Trust is the oxygen of a marriage, and you sucked all the air out of the room when you had your affairs. Naturally, the union suffers. It's good you're still capable of fondness for your husband, but you do need to make your choice, lady. This is torture. You figure it out by consulting your heart. Have you made a wholehearted attempt to revive and restore this marriage? Romance is an act of imagination, and the human imagination is infinitely capable of great leaps, including forgiveness and renewal. If you don't wish to heal this limping painful marriage, then you should bring things to an end in as civil and friendly and fond a way as possible.

Dear Mr. Blue,

I've been married for 12 years to a wonderful woman. We have a smart, charming, caring son who's 10, a dog, a cat and two fish. I work as a consultant four days a week, some from home, and can be as flexible as I want to be with my schedule. Sex between my wife and me has never been better. I play guitar but have no yearnings to be a professional musician. In fact, I have no regrets whatsoever about my life and the choices I made to get here. I am not stressing about keeping up with the Joneses, I am not cheating on my wife or flirting over the Internet. So what's my problem? Don't have one. Thought I'd drop you a line so that among all the dysfunctional philandering alcoholic ambisexual writer wannabes fretting over past, present and future decisions you get to read a letter written by someone who is none of the above and who actually takes responsibility for his own actions!

Joe

Dear Joe,

Noted.

Dear Mr. Blue,

I am a 28-year-old woman incredibly frustrated and disillusioned with love and romance. Being from a conservative church background, I am often frustrated with the way I feel as opposed to the way I am supposed to feel -- the conflicts between spirit and the "flesh." I have not had a date in four years. I honestly don't remember the last one. I am fairly pretty, have a good sense of humor, am not a needy personality type.
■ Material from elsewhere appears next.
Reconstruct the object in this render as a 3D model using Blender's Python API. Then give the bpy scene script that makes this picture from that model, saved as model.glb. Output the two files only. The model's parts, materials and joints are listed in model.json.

I just can't seem to meet anyone! (Church is the worst place to meet a man.) I am losing hope.

Tortured

Dear Tortured,

Scripture does not instruct us to lead out-of-body lives, free of feeling, only to have faith that God's love changes our hearts and our behavior. Don't try to feel the way you're "supposed to feel" -- that's backward. Follow in the faith, and let God manage the rest, and you go ahead and look for romance. I don't think you'd be happy with a hairy-legged liberal agnostic, so you need to meet men of similar faith. But you probably need to diversify your social life, investigate other churches, practice some ecumenism. And you may need to find a job that lets you get out of town and travel around. Work is where romance strikes, evidently. Don't sell yourself short.

Dear Mr. Blue,

I find myself in a quandary. I have been married for 10 years now, have one son and a marriage that seems to be going nowhere. Three things seem to divide us: She does not feel comfortable with my friends, who happen to be female; she and I have entirely different ideas of what "hot sex" means and we're gulfs apart; she is religious and I am not, and she yearns for a religious household. Is this a typical mid-life crisis I'm going through? Do I punt, pass or kick?

Dazed and Confused

Dear D&C,

These are long-term differences, on which you and she can reach some sort of compromise, but you must do it face to face, perhaps through the good offices of a counselor. This doesn't sound like a typical anything to me; I recommend you stick with your running game.